What the Coronavirus Pandemic Means for Warehousing
Like so many other jobs, much of the work involved in the Warehouse industry is not something that can be done from home. Government rules state that if you must go to work then you should practice social distancing, making sure you stand at least 2 metres apart from any other person.
But is it practical to assume that workers can maintain that kind of social distance in busier, thriving warehouse operations?
One such case is that of an Amazon fulfilment centre in New York, where workers have taken strike action against the online giant. They say that they’re expected to work from premises that has had reports of multiple employees testing positive for Coronavirus. They feel it’s not fair to be expected to carry on working amid the pandemic without the facility having been sanitized, and correct safety clothing and equipment issued. Some reports even allege that gloves are being rationed!
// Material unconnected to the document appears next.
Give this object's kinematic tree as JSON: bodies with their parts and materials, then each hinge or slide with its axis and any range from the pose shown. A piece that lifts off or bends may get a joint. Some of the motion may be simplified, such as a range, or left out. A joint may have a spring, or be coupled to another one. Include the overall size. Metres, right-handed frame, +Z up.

Separately, Amazon has come under fire from third party sellers who have had orders of non-essential items blocked, due to overwhelming demand for household essentials during the pandemic. The decision to restrict warehouse stock to household essentials leaves third party sellers in a fix, as they can still receive orders only to have Amazon halt shipment.
For some sectors, business has never been busier. The demand for consumable products during March has seen an upturn of over 20%. Production has been stepped up to cope with the demand and warehouse space is at a premium whilst stock is stored waiting to be shipped.
Britain’s clothing and houseware retailers have pinned their hopes on digital sales in the wake of the government’s order to close all non-essential stores. Revenue generated from online sales could be the only hope of saving them from permanent closure. This puts extra pressure on warehouse and distribution staff at a time when many employees are having to stay at home to isolate. And if those website clicks don’t convert into sales, then many manufacturers and retailers will have stock piling situations, where they might have to rethink their business model in order to move existing stock.
In essence, a whole season has been lost; young people are switching from buying outfits to digital subscriptions, so the long term prognosis may not be fully known until retail restrictions are lifted.